Há alguns meses vazou na Internet uma música nova do Racionais intitulada Mulher Elétrica. A novidade é que quem canta a música é o Brown e não o Edy Rock. E pela letra da música dá pra ver que não foi o Edy Rock que escreveu. A música é uma ode as minas: “Ela chega, Ela olha, Ela bate um flash / Ela invade a pista e ninguém se mexe / Ela dança, Ela ri, Ela quer curtir / quer amar, quer beijar quer se divertir / Ela manda, Ela pode, Ela é quem faz / Ela é funk, Ela é samba, Ela é mais mais mais (...) / Ela é preta na cor loira no cabelo / Ela é 1 hora e meia em frente ao espelho / Ela é.../ Ela é Naomi, Ela é Clara, é Nunes, é Dona Summer / Rosa, é Sônia, Ela é Tereza / Ela é Ana, Ela é Glória, Ela é bem Brasil / me engana que eu gosto ela tem tristeza / balança o swing rara beleza, Ela é...”. Na verdade a música também é bem provocativa se analisarmos bem e mostra a malandragem da mina. “Ela bebe e malandro paga (...) / Uns 10 na fita e eu também... (...) / Ela é quem comanda e a minha comanda quase preencheu / mais se Ela vier valeu (...) / Contos de uma festa Black / é a cinderela High Tech / vai vendo moleque, Ela foi capaz / de entrar no banheiro e não voltar mais”. Então nós vemos que na festa a mina ficou na veia de um monte de loco, bebendo de graça e depois deu perdido. No fim da música tem uma colagem da operadora de celular que diz: “Infelizmente a sua chamada não pode ser completada, por favor verifique o número digitado e tente novamente”.
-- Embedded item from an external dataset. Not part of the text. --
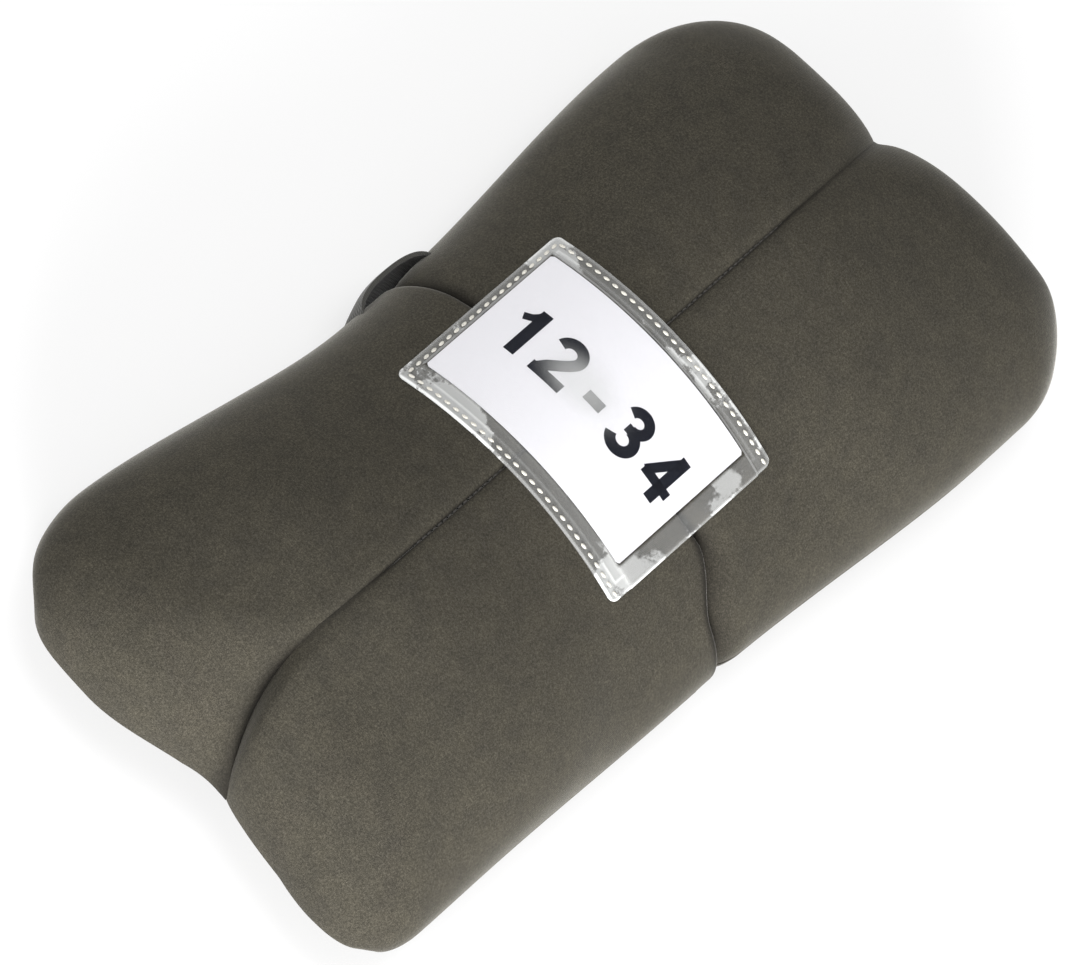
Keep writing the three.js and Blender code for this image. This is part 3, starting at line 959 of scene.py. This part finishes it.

Aí podemos ver que a mina deu o número errado pro cara ou desligou o celular. Mas é lógico que as mulheres, acostumadas com as letras do Racionais tratando-as da forma que tratou, ouvirão com outros ouvidos ainda mais na parte que o Brown canta: “ Ela é as 10 mais da Billboard”.

Vamos esperar o novo álbum do Racionais para ver se o Edy Rock atacará novamente.

(Lizal, é ativista do Movimento Hip-Hop em Foz do Iguaçu e gosta de ouvir músicas que tratam as mulheres com respeito).